‘Our Malady’ by Timothy Snyder: Lessons for Australia in health care

Nov 25, 2020

While this is a book about American healthcare, it raises issues that are relevant to Australia. Written earlier this year, many issues facing current healthcare – both in hospitals and in the community – are discussed. 

Because I have enjoyed his other books, I recently purchased a copy of Timothy Snyder’s latest book entitled ‘Our Malady. Lessons in Liberty from a Hospital Diary’. Snyder is Professor of History at Yale University, an expert on eastern European history and a gifted writer. He speaks and writes in English, French, German, Polish and Ukrainian. Brought up a Quaker, he became a close friend of Jewish historian, Tony Judt. Judt was born in London of Jewish refugee parents and became Professor of European Studies at New York University in 1987. Judt is particularly known for his landmark book ‘Postwar: A history of Europe since 1945’ published in 2005.

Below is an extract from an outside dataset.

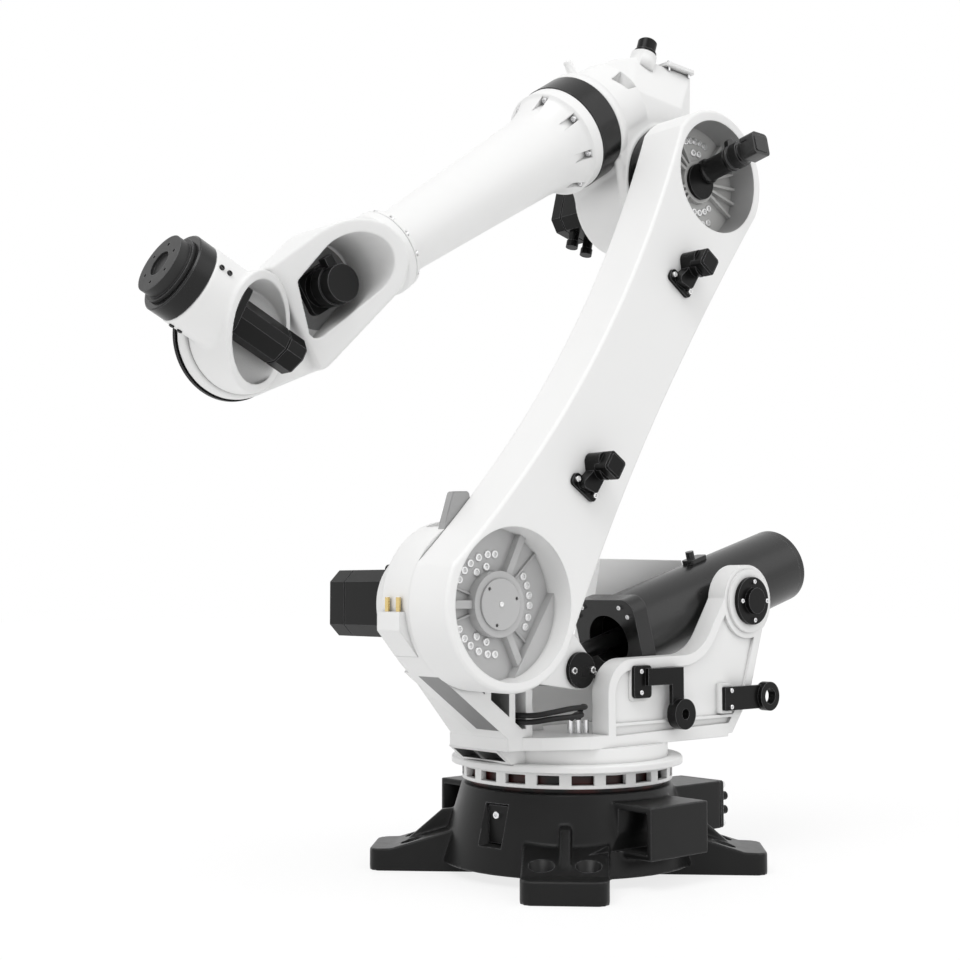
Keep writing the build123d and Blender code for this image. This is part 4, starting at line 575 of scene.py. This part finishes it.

In 2008 Judt was tragically diagnosed with amyotrophic lateral sclerosis (called motor neurone disease in Australia). He became paralysed from the neck down and steadily deteriorated, dying in 2010. Snyder visited him frequently over the last year of Judt’s life and had long conversations with him. This resulted in the book ‘Thinking the Twentieth Century’ published in 2012 based on their conversations.  Recorded and edited by Snyder, it presents Judt’s view on the history of the 20th century in a very thoughtful manner.

Snyder’s latest book is different to anything he has previously written as it is based on a diary he kept throughout his recent experiences of appalling care in three American hospitals. He was admitted to hospital in Connecticut USA on December 15, 2019, with abdominal pain and had an appendicectomy. He was discharged less than 24 hours later. On holiday in Florida, he was re-admitted to hospital there on December 23, but was discharged after only 24 hours. He gradually became sicker and sicker and on return to New Haven, Connecticut on December 29 was taken quickly by his wife to hospital. Here he spent the first 17 hours in the Emergency Room, seemingly ignored. It was eventually realised that he was desperately ill with septicaemia secondary to a liver abscess, itself a complication of appendicitis. His recovery took many months.

Snyder uses his terrifying experience to reflect on what he calls the ‘malady’ facing American healthcare. He points out that despite the highest GDP expenditure in the world on health care, life expectancy is lower in the USA than many other comparable countries. He highlights the current issues of crowded emergency departments and criticises the medical staff who seem to be servants of corporate medicine, lacking the capacity to see and treat the whole person. He also points out that no democracy has mishandled the coronavirus pandemic as badly as America has done.

This is a short read, only 146 pages with another 30 pages of impressively detailed notes and references, but in this space he covers numerous issues. These include the opioid misuse epidemic; the appalling response to the Covid pandemic; recent budget cuts to public health; the dominance of private equity firms and insurance companies; the business model of social media; the downgrading of regional newspapers and local reporters; the centralization of commercial medicine; the difficulty for a hospitalised patient knowing who is ‘the doctor in charge’; the lack of regulation of surgical implants; scarcity of community doctors and nurses; the fact that specialists make more money than generalists; the fact that half of Americans avoid medical treatment (and I presume dental as well) because they cannot afford to pay for it; and the fact that even though he had adequate health insurance, he still had to pay thousands of dollars in unexpected fees.

His scope is wide ranging as he also addresses post-natal parental leave, the importance of universal early childcare and the social effects of the Covid -19 pandemic. He even introduced me to the term ‘nomophobia’ – the spreading of addiction to mobile phones – and its current effects.

Snyder’s insights are enhanced because he has had lived experience of universal health care in more than one western European country  and he uses this experience to seek to explain to his fellow US citizens that there is a better way.

While this is a book about American healthcare, there are issues raised that are relevant to Australia, if only to alert us to things we must strive to avoid. I highly recommend this book to all interested in improving healthcare. As an additional benefit, the book might also serve to introduce readers to the other writings of Timothy Snyder and the work of Tony Judt.